一般社団法人 日本経済団体連合会
経団連が提唱している「サステイナブルな資本主義」の実現のため、企業は、グローバルなサステナビリティ課題の解決に向け、GX(グリーントランスフォーメーション)やDX(デジタルトランスフォーメーション)といった社会変容を果敢にリードしていく必要がある。社会変容の実現には、官民あげた中長期の巨額の投資が欠かせないが、とりわけ、市場を通じて民間資金を持続可能な社会の実現に結び付ける「サステナブルファイナンス」を推進することが喫緊の課題となっている。そして、健全な市場機能の発揮や投資家との建設的な対話の実現には、企業によるサステナビリティ情報開示を充実させることが不可欠の要素である。

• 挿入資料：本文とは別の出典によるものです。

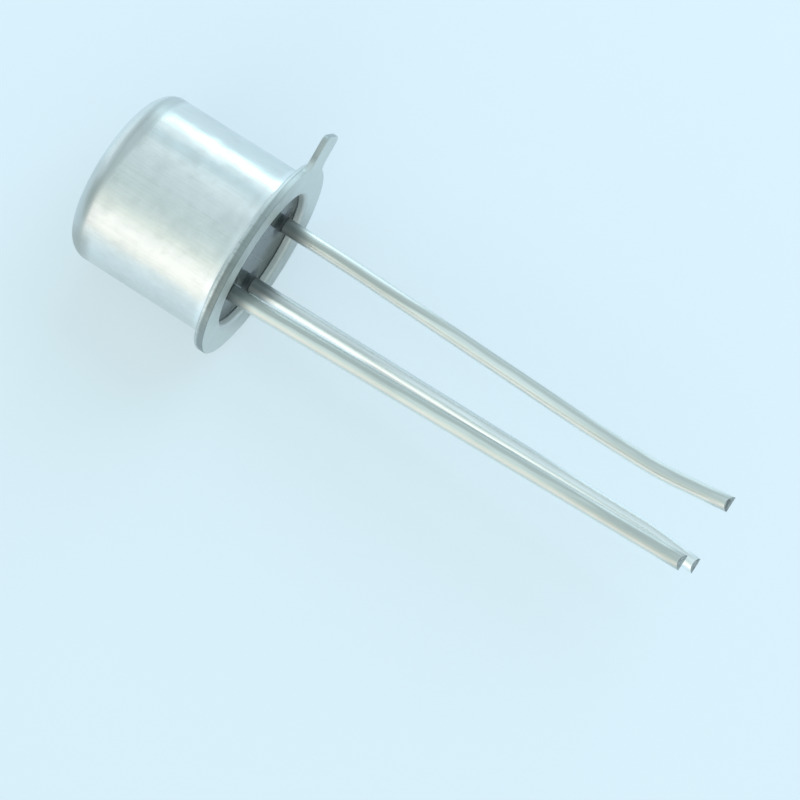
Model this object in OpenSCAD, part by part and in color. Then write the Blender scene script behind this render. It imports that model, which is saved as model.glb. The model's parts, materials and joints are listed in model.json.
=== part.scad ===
// Bipolar transistor in a small metal can with three wire leads.
// The package is drawn upright, seating plane at z = 0, cap up, leads down, index tab along +x.
// It is then laid on its side, as it rests: on the rim of its flange and the corner of its cap.

/* [Cap] */
// Outside diameter of the cap
cap_d = 4.8; // [4.5:0.05:5]
// Height of the cap's top above the seating plane
cap_h = 4.45; // [4.3:0.05:5.4]
// Thickness of the cap's wall and top
cap_wall = 0.2; // [0.12:0.01:0.3]
// Outside radius of the cap's top corner
cap_corner_r = 0.5; // [0.3:0.05:0.9]
// Thickness of the cap's flange
cap_flange_t = 0.11; // [0.08:0.01:0.25]
// Radius where the cap's wall meets its flange
cap_root_r = 0.1; // [0.05:0.01:0.2]

/* [Header] */
// Width of both flanges beyond the cap's wall
flange_w = 0.375; // [0.3:0.005:0.5]
// Thickness of the header's flange and tab
header_flange_t = 0.16; // [0.1:0.01:0.3]
// Height of the platform's top above the seating plane
platform_h = 1.15; // [0.9:0.05:1.6]
// Thickness of the platform
platform_t = 0.15; // [0.1:0.01:0.25]
// Thickness of the eyelet's wall
eyelet_wall = 0.15; // [0.1:0.01:0.25]
// Gap between the eyelet and the cap around it
cap_gap = 0.1; // [0.03:0.01:0.2]
// Radius of the eyelet's drawn mouth
mouth_r = 0.13; // [0.05:0.01:0.15]
// Radius of the flanges' outer edges
rim_r = 0.04; // [0.01:0.005:0.05]

/* [Tab] */
// Width of the index tab
tab_w = 1.05; // [0.9:0.01:1.2]
// Length of the tab beyond the flange
tab_l = 0.9; // [0.7:0.01:1.25]
// Radius at the tab's root
tab_root_r = 0.26; // [0.05:0.01:0.3]
// Radius at the tab's corners
tab_tip_r = 0.2; // [0.03:0.01:0.3]

/* [Glass] */
// Depth of the glass below the seating plane's ring
glass_recess = 0.22; // [0.1:0.01:0.4]
// Width of glass around a lead in the platform's windows
window_gap = 0.2; // [0.1:0.01:0.25]
// Radius of the glass where it climbs a lead or the eyelet
meniscus_r = 0.1; // [0.04:0.01:0.12]

/* [Leads] */
// Diameter of the leads
lead_d = 0.43; // [0.41:0.01:0.48]
// Diameter of the circle through the leads
lead_circle_d = 2.54; // [2.4:0.01:2.6]
// Length of the emitter lead below the seating plane
emitter_l = 13.2; // [12.7:0.1:19]
// Length of the base lead below the seating plane
base_l = 13.3; // [12.7:0.1:19]
// Length of the collector lead below the seating plane
collector_l = 12.9; // [12.7:0.1:19]
// Height of the posts above the platform
post_h = 0.35; // [0.2:0.05:0.6]

/* [Chip] */
// Side of the square chip
die_w = 0.5; // [0.3:0.05:0.8]
// Thickness of the chip
die_t = 0.18; // [0.1:0.01:0.3]
// Thickness of the gold preform
attach_t = 0.03; // [0.02:0.01:0.05]
// Width of the preform beyond the chip
attach_w = 0.06; // [0.02:0.01:0.12]
// Diameter of the bond wires
bond_d = 0.05; // [0.04:0.005:0.08]
// Distance of each bond from the chip's centre
pad_offset = 0.13; // [0.08:0.01:0.15]
// Height of a wire's loop above the higher of its two bonds
loop_h = 0.3; // [0.2:0.05:0.5]

/* [Lying pose] */
// Roll about the package's own axis, which sets how high the tab stands
lie_roll = 75; // [0:1:359]

/* [Hidden] */
$fn = 96;

// Places of the leads around the axis, counted from the tab
emitter_at = 45;
base_at = 135;
collector_at = 225;

// Radii and heights that follow from the sizes above
cap_r = cap_d / 2;
cavity_r = cap_r - cap_wall;
cavity_corner_r = max(cap_corner_r - cap_wall, 0.05);
flange_r = cap_r + flange_w;
flange_top = header_flange_t + cap_flange_t;
eyelet_r = cavity_r - cap_gap;
glass_r = eyelet_r - eyelet_wall;
platform_z = platform_h - platform_t;
lead_r = lead_d / 2;
window_r = lead_r + window_gap;
post_top = platform_h + post_h;
die_top = platform_h + attach_t + die_t;
bond_ball_d = 2 * bond_d;
bond_ball_h = 0.6 * bond_d;
loop_r = 2 * bond_d;

// How much thicker a bend is than its wire, and the angle that it runs past each end
bend_hair = 0.002;
bend_overrun = 0.02;

// Bends of each lead below the seating plane: straight length, angle, radius of the bend.
// The last straight stretch takes up what is left of the lead's length.
emitter_bends = [[1.2, -1.6, 40], [5.9, 1.8, 50], [1, 7, 8]];
base_bends = [[0.45, 0.7, 15], [11, -5.5, 6]];
collector_bends = [[0.35, 1.7, 15]];

// The plane in which a lead bends, counted from the tab
emitter_bend_dir = 90 - lie_roll;
base_bend_dir = 100 - lie_roll;
collector_bend_dir = 82 - lie_roll;

// The line that touches the cap's corner and the flange's rim is the surface that it lies on
touch_run = cap_h - cap_corner_r - (flange_top - rim_r);
touch_rise = (flange_r - rim_r) - (cap_r - cap_corner_r);
lie_tilt = atan2(touch_rise, touch_run) - asin((cap_corner_r - rim_r) / norm([touch_run, touch_rise]));

// Length of the bends i and after, straight and curved stretches together
function bent_length(bends, i = 0) =
    i == len(bends) ? 0 :
    bends[i][0] + abs(bends[i][1]) * PI / 180 * bends[i][2] + bent_length(bends, i + 1);

// Turns the upright package onto its side: tab turned up by the roll, leads along +x
module lie() {
    rotate([0, -90 - lie_tilt, 0]) rotate([0, 0, lie_roll]) children();
}

// Puts something on the lead circle at an angle from the tab
module at_lead(angle) {
    rotate([0, 0, angle]) translate([lead_circle_d / 2, 0, 0]) rotate([0, 0, -angle]) children();
}

// Half section of a disc from z0 to z1, with its upper edge rounded
module disc_section(r, z0, z1, edge) {
    translate([0, z0]) square([r, z1 - z0 - edge]);
    translate([0, z0]) square([r - edge, z1 - z0]);
    translate([r - edge, z1 - edge]) circle(edge);
}

// Hollow corner between a wall at x = 0 and a floor at y = 0
module fillet_section(r) {
    difference() {
        square(r);
        translate([r, r]) circle(r);
    }
}

// A bend of round wire from the origin, heading +z and curving towards +x.
// It is a hair thicker and longer than the straights that it joins, so that they fuse with no seam.
module wire_bend(r, angle, radius) {
    translate([radius, 0, 0]) rotate([90, 0, 180]) rotate([0, 0, -bend_overrun])
        rotate_extrude(angle = angle + 2 * bend_overrun) translate([radius, 0]) circle(r + bend_hair);
}

// Mirrors left and right where a bend goes the other way
module turned(flip) {
    if (flip) mirror([1, 0, 0]) children();
    else children();
}

// Round wire from the origin, heading +z: runs of straight length, angle and radius of the bend after it
module wire(r, runs, i = 0) {
    straight = runs[i][0];
    angle = abs(runs[i][1]);
    radius = runs[i][2];
    flip = runs[i][1] < 0;
    cylinder(r = r, h = straight);
    if (angle > 0)
        translate([0, 0, straight]) turned(flip) {
            wire_bend(r, angle, radius);
            translate([radius * (1 - cos(angle)), 0, radius * sin(angle)]) rotate([0, angle, 0])
                turned(flip) wire(r, runs, i + 1);
        }
}

// A lead from its top at z = top, down through the seating plane to its free end
module lead(top, length, bends) {
    below = [for (i = [0:len(bends) - 1]) i == 0 ? bends[0] + [top, 0, 0] : bends[i]];
    last = [length - bent_length(bends), 0, 0];
    translate([0, 0, top]) rotate([180, 0, 0]) wire(lead_r, concat(below, [last]));
}

// A bond wire that rises from z0, crosses to a point at a distance along +x, and comes down on z1
module bond(z0, z1, distance) {
    loop_z = max(z0, z1) + loop_h;
    rise = loop_z - loop_r - z0;
    drop = loop_z - loop_r - z1;
    translate([0, 0, z0]) {
        cylinder(d = bond_ball_d, h = bond_ball_h);
        wire(bond_d / 2, [[rise, 90, loop_r], [distance - 2 * loop_r, 90, loop_r], [drop, 0, 0]]);
    }
}

// Drawn can with a thin flange
module cap() {
    color("silver") lie() rotate_extrude() difference() {
        union() {
            disc_section(cap_r, header_flange_t, cap_h, cap_corner_r);
            disc_section(flange_r, header_flange_t, flange_top, rim_r);
            translate([cap_r, flange_top]) fillet_section(cap_root_r);
        }
        translate([0, header_flange_t - 1])
            disc_section(cavity_r, 0, cap_h - cap_wall - header_flange_t + 1, cavity_corner_r);
    }
}

// Outline of the header's flange with its tab, fillets at the root and round corners
module flange_outline() {
    tip = flange_r + tab_l;
    half = tab_w / 2;
    fillet_x = sqrt(pow(flange_r + tab_root_r, 2) - pow(half + tab_root_r, 2));
    circle(flange_r);
    translate([0, -half]) square([tip - tab_tip_r, tab_w]);
    translate([0, tab_tip_r - half]) square([tip, tab_w - 2 * tab_tip_r]);
    for (side = [-1, 1]) {
        translate([tip - tab_tip_r, side * (half - tab_tip_r)]) circle(tab_tip_r);
        difference() {
            polygon([[0, 0], [fillet_x, 0], [fillet_x, side * half], [fillet_x, side * (half + tab_root_r)]]);
            translate([fillet_x, side * (half + tab_root_r)]) circle(tab_root_r);
        }
    }
}

// Eyelet: flange with tab, cup wall and platform, with a window for each insulated lead
module header() {
    color("darkgray") lie() difference() {
        union() {
            linear_extrude(header_flange_t) flange_outline();
            rotate_extrude() disc_section(eyelet_r, 0, platform_h, mouth_r);
        }
        rotate_extrude() {
            translate([0, -1]) square([glass_r, platform_z + 1]);
            translate([glass_r, 0]) fillet_section(mouth_r);
        }
        for (angle = [emitter_at, base_at])
            at_lead(angle) translate([0, 0, platform_z - 1]) cylinder(r = window_r, h = platform_t + 2);
    }
}

// Glass in the eyelet and in the windows, climbing a little up the wall and the leads
module glass_seal() {
    color("slategray") lie() difference() {
        union() {
            translate([0, 0, glass_recess]) cylinder(r = glass_r, h = platform_z - glass_recess);
            for (angle = [emitter_at, base_at])
                at_lead(angle) translate([0, 0, glass_recess])
                    cylinder(r = window_r, h = platform_h - glass_recess);
            for (angle = [emitter_at, base_at, collector_at])
                at_lead(angle) translate([0, 0, glass_recess]) mirror([0, 0, 1])
                    rotate_extrude() translate([lead_r, 0]) fillet_section(meniscus_r);
            translate([0, 0, glass_recess]) mirror([0, 0, 1]) rotate_extrude()
                translate([glass_r, 0]) mirror([1, 0]) fillet_section(meniscus_r);
        }
        for (angle = [emitter_at, base_at])
            at_lead(angle) cylinder(r = lead_r, h = platform_h + 1);
        at_lead(collector_at) cylinder(r = lead_r, h = platform_z);
    }
}

// Emitter lead, insulated, with its post beside the chip
module emitter_lead() {
    color("gainsboro") lie() at_lead(emitter_at) rotate([0, 0, emitter_bend_dir])
        lead(post_top, emitter_l, emitter_bends);
}

// Base lead, insulated, with its post beside the chip
module base_lead() {
    color("gainsboro") lie() at_lead(base_at) rotate([0, 0, base_bend_dir])
        lead(post_top, base_l, base_bends);
}

// Collector lead, welded to the underside of the platform
module collector_lead() {
    color("gainsboro") lie() at_lead(collector_at) rotate([0, 0, collector_bend_dir])
        lead(platform_z, collector_l, collector_bends);
}

// Gold preform under the chip
module die_attach() {
    side = die_w + 2 * attach_w;
    color("gold") lie() translate([0, 0, platform_h + attach_t / 2]) cube([side, side, attach_t], center = true);
}

// Silicon chip, whose underside is the collector
module die() {
    color("dimgray") lie() translate([0, 0, die_top - die_t / 2]) cube([die_w, die_w, die_t], center = true);
}

// Bond from the chip to a post, in the upright plane through both
module bond_to_post(angle) {
    color("khaki") lie() rotate([0, 0, angle]) translate([pad_offset, 0, 0])
        bond(die_top, post_top, lead_circle_d / 2 - pad_offset);
}

module emitter_wire() {
    bond_to_post(emitter_at);
}

module base_wire() {
    bond_to_post(base_at);
}

cap();
header();
glass_seal();
emitter_lead();
base_lead();
collector_lead();
die();
die_attach();
emitter_wire();
base_wire();
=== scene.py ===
"""A small metal-can transistor on a pale table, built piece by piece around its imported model."""
import json
import math

import bpy
from mathutils import Matrix, Vector


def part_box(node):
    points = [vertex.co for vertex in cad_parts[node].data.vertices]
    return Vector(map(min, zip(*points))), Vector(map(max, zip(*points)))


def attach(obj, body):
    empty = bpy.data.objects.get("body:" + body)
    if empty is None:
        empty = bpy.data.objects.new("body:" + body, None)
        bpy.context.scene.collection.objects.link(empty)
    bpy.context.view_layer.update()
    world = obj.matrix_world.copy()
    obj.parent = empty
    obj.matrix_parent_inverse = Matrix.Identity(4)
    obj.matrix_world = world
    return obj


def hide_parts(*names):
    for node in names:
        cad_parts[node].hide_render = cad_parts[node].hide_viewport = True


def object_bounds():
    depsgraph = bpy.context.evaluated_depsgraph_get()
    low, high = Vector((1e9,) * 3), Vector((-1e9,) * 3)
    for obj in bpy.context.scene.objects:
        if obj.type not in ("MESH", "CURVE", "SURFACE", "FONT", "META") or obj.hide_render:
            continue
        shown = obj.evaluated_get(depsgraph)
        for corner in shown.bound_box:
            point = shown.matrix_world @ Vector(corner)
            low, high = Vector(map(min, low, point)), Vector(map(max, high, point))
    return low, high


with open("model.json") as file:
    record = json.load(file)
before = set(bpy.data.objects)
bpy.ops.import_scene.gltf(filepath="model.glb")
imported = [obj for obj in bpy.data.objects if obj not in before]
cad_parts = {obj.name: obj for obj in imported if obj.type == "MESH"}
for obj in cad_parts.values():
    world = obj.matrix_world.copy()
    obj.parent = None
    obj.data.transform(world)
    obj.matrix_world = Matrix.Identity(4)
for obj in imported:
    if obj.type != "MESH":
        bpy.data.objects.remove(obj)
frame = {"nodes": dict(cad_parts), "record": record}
cad_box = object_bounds()

# ---------------------------------------------------------------------------------------------
# Cap. A thin cup drawn from nickel strip in one stroke, with its rim turned out into a flange.
# Drawing leaves faint lines along the wall and a matte, darker bend round the top, and handling
# clouds the metal. Shade is painted on the bend and low down on the side away from the tab. It is
# resistance-welded to the header all round its flange.
# ---------------------------------------------------------------------------------------------
MM = 0.001
CAP_R = 2.398 * MM
CAP_TOP = 4.449 * MM
CAP_WALL = 0.2 * MM
CAP_CORNER_R = 0.5 * MM
CAP_ROOT_R = 0.1 * MM
CAP_RIM_R = 0.055 * MM
CAP_RING_STEP = 0.4 * MM
BOX_MARGIN = 0.0035 * MM
FLANGE_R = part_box("cap")[1].y - BOX_MARGIN
HEADER_FLANGE = 0.16 * MM
FLANGE_TOP = HEADER_FLANGE + 0.11 * MM
SEAM_R = 0.012 * MM
POLE_R = 0.001 * MM
MERGE_WITHIN = 0.0002 * MM
AROUND = 198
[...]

すでに、欧米各国を中心にサステナビリティ情報開示の充実に向けた取組みが急速に進んでおり、日本企業及び日本の金融・資本市場の競争力維持、強化に向けて、国際的な意見発信や国内基準の開発に係る日本国内の体制を、早急に整備する必要がある。
1.国際的な意見発信の必要性
国際会計基準(IFRS)の設定主体である国際会計基準審議会(IASB)の運営母体であるIFRS財団は、11月のCOP26に合わせて「国際サステナビリティ基準審議会(ISSB)」を設置し、来年6月に国際的に統一された気候変動に関する開示基準を公表すべく、急ピッチで作業を進めている。各国ごとに異なる産業構造やエネルギー政策等を適切に踏まえた基準開発を促すためには、ISSBに対して、わが国からも、基準開発への積極的な貢献と強力な意見発信を行う必要がある。
その推進母体として、わが国の市場関係者の意見を聴取して、オールジャパンとしての意見集約、発信を担う体制整備が急務である。
2.高品質な国内基準の整備
わが国企業は、TCFD提言をはじめとする気候変動関連開示の自主的な充実に努めてきたが、こうした取組みに加え#1、有価証券報告書におけるサステナビリティ情報の法的開示の取扱いについて、金融庁で検討が開始されている。6月に改訂されたコーポレートガバナンス・コードで示された通り、上場企業等が一定のサステナビリティ情報の開示を行うことは、内外の資金を日本の金融・資本市場に集めるための市場の要請でもある。その開示内容は、国内外の投資家のニーズ、急速に変化する国際動向、企業の実務負担等を的確に反映する必要がある。
そのために、民間の専門家の叡智を結集し、国際的な整合性がとれた、高品質な国内のサステナビリティ基準を機動的に開発する体制を整備すべきである。
3.サステナビリティ基準委員会(仮称)の設立
以上を踏まえ、国際的な意見発信、国内のサステナビリティ基準の策定の両方を担う民間組織を速やかに立ち上げるべきである。
その母体に関し、現在、会計基準の国際的な意見発信及び国内会計基準の策定を担う民間組織である企業会計基準委員会(ASBJ)の母体である公益財団法人財務会計基準機構(FASF)は、IFRS財団のカウンターパートとして強固な信頼関係を築いている。また、ASBJは企業や投資家等の市場関係者の意見を的確に捉えてバランスの取れた国内会計基準の開発に長年の実績があり、サステナビリティ基準についても、ASBJの母体として活動してきたFASFがその任務を担うのに相応しい。
よって、FASFのもとに、「サステナビリティ基準委員会(仮称)」を新たに立ち上げ、わが国の意見の積極的な国際発信、透明性のある国内のサステナビリティ基準開発を行うことが適当である。
なお、「サステナビリティ基準委員会(仮称)」の組織運営は、企業会計基準委員会(ASBJ)に準じた、公正・透明なものとすべきである。そのためには、「サステナビリティ基準委員会(仮称)」の委員等の人材は、企業・投資家等関係各界からバランスよく集め、特定の利害関係者からの独立性を確保することが必要である。また、充実した委員会運営を行うためには、相応の資金が必要になると考えられる。運営資金の調達についても、独立性及び安定性を確保する観点から、幅広く関係各界に協力を求めるべきである。
財務会計基準機構の設立時と同様、経団連として、民間の専門組織の設立運営に、積極的な支援を行っていく。
- TCFDに賛同する日本企業・機関の数は542で世界一である(10月27日現在)。